3. In a heat-treating furnace as defined in claim 2 comprising roller guides for guiding the door provided in said door frame structure, a pair of upper rollers positioned substantially at the midheight of the door for guiding the latter in one of said roller guides, and a pair of lower rollers positioned substantially at the bottom of the door for movement in another of said roller guides, and stop members fixed in a said upper roller guides for limiting the downward movement of the door so that the flange thereof is opposite said furnace flange when the door is in its lowest position.

4. In a heat-treating furnace as defined in claim 3 comprising outwardly flared extensions provided on said lower roller guides, said extensions enabling slight outward movement of said lower rollers permitting the door to rock slightly on its upper rollers when the door is closed, to thereby effect uniform sealing pressure all around the door flange.

5. In a heat-treating furnace as defined in claim 4 wherein said door is provided on its inner wall with a heat-resistant disc-shaped plate to resist the furnace heat, insulation in front of said plate, and a second disc-shaped plate in front of said insulation to aid in retaining the latter in place, said door having a retaining ring for retaining a said heat-resistant disc-shaped plate in place while allowing for thermal expansion and contraction of the same.
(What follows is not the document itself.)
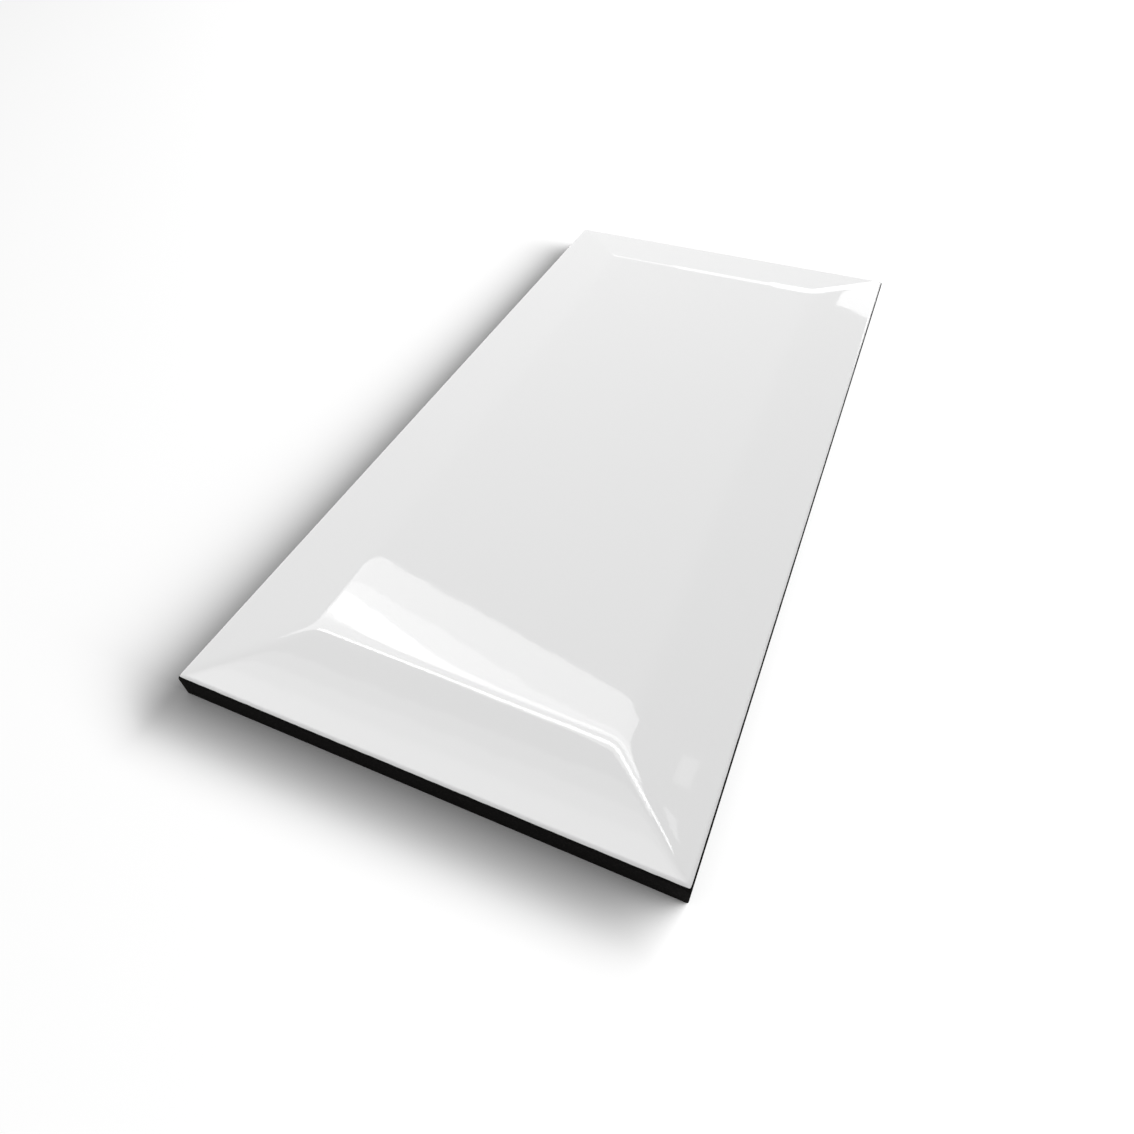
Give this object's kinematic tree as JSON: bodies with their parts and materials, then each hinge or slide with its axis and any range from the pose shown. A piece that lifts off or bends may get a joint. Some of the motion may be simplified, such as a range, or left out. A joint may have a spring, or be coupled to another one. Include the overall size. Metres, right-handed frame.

6. In a heat-treating furnace as defined in claim 5 wherein said furnace casing flange and said complementary door flange are formed with annular, open cooling water-circulating grooves for protecting said door-sealing gasket against heat injury in use, removable elastic rings normally closing said grooves, whereby the removing of said rings permits the cleaning of said grooves, and metallic bands for normally retaining said elastic rings in place.